Louis C.K. of “Louie” leads the list of comedy actor nominees. Don Cheadle will also compete for the honor for his work in “House of Lies.” William H. Macy of “Shameless,” Jeffrey Tambor of “Transparent” and Ricky Gervais of “Derek” round out the category.
HBO’s acclaimed “True Detective” is nominated for best miniseries or television movie with “Fargo,” “The Missing,” “The Normal Heart” and “Olive Kitteridge.”
Matthew McConaughey and Woody Harrelson are both nominated for best actor in a miniseries or TV movie for “True Detective,” along with Ruffalo for “The Normal Heart” and Billy Bob Thornton and Martin Freeman for “Fargo.”
“Fargo’s” Allison Tolman is nominated for best actress in a miniseries or TV movie, along with Jessica Lange of “American Horror Story: Freak Show,” Frances McDormand of “Olive Kitteridge,” Maggie Gyllenhaal of “The Honourable Woman” and Frances O’Connor of “The Missing.”
Bill Murray, already up for best comedy/musical film actor for “St. Vincent,” is also nominated for supporting actor in a TV series, miniseries or movie for “Olive Kitteridge.” Also nominated in the category are Matt Bomer of “The Normal Heart,” Alan Cumming of “The Good Wife,” Jon Voight of “Ray Donovan” and Colin Hanks for “Fargo.”
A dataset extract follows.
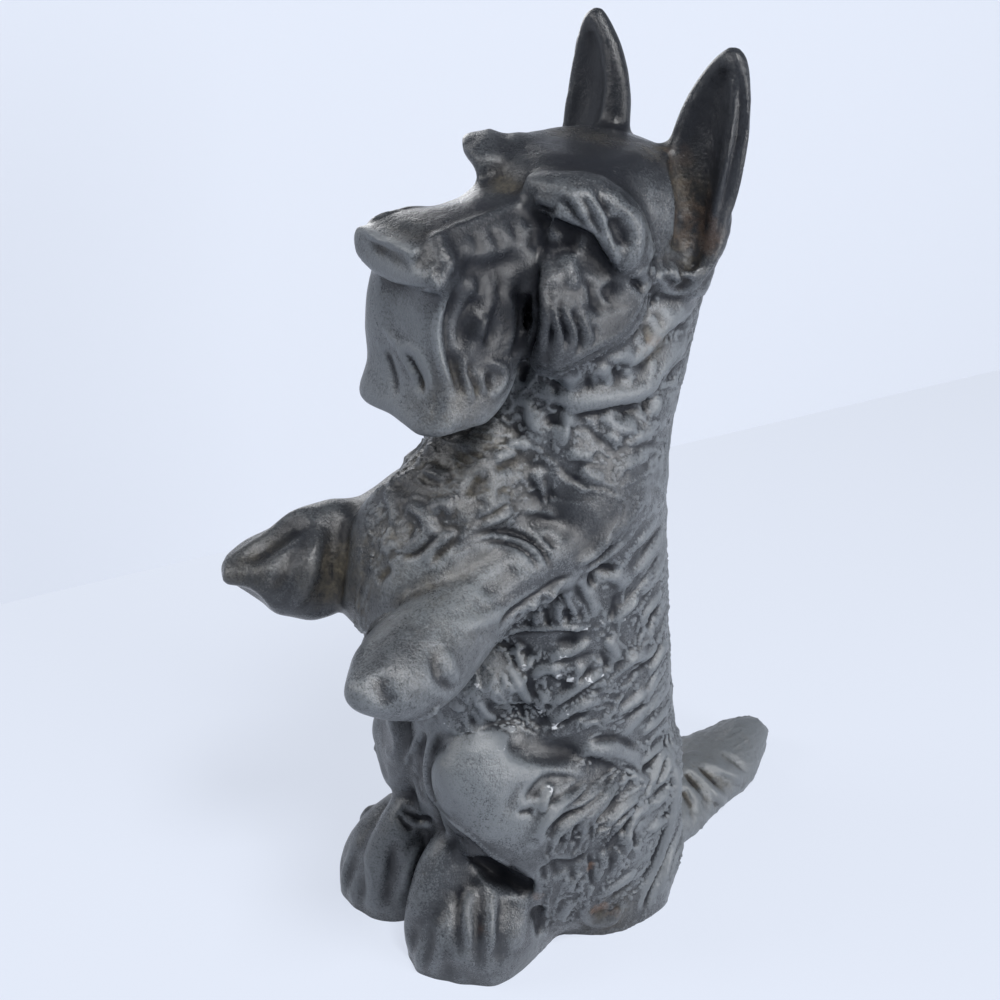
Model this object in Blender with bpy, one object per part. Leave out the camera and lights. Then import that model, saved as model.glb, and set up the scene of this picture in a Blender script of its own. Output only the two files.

For supporting actress in a TV series, miniseries or movie, nominees are Allison Janney for “Mom,” Kathy Bates for “American Horror Story: Freak Show,” Uzo Aduba for “Orange is the New Black,” Joanne Froggatt for “Downton Abbey” and Michelle Monaghan for “True Detective.”
During the ceremony, George Clooney will be presented with the HFPA’s Cecil B. DeMille Award honoring his “incredible impact on the world of entertainment.”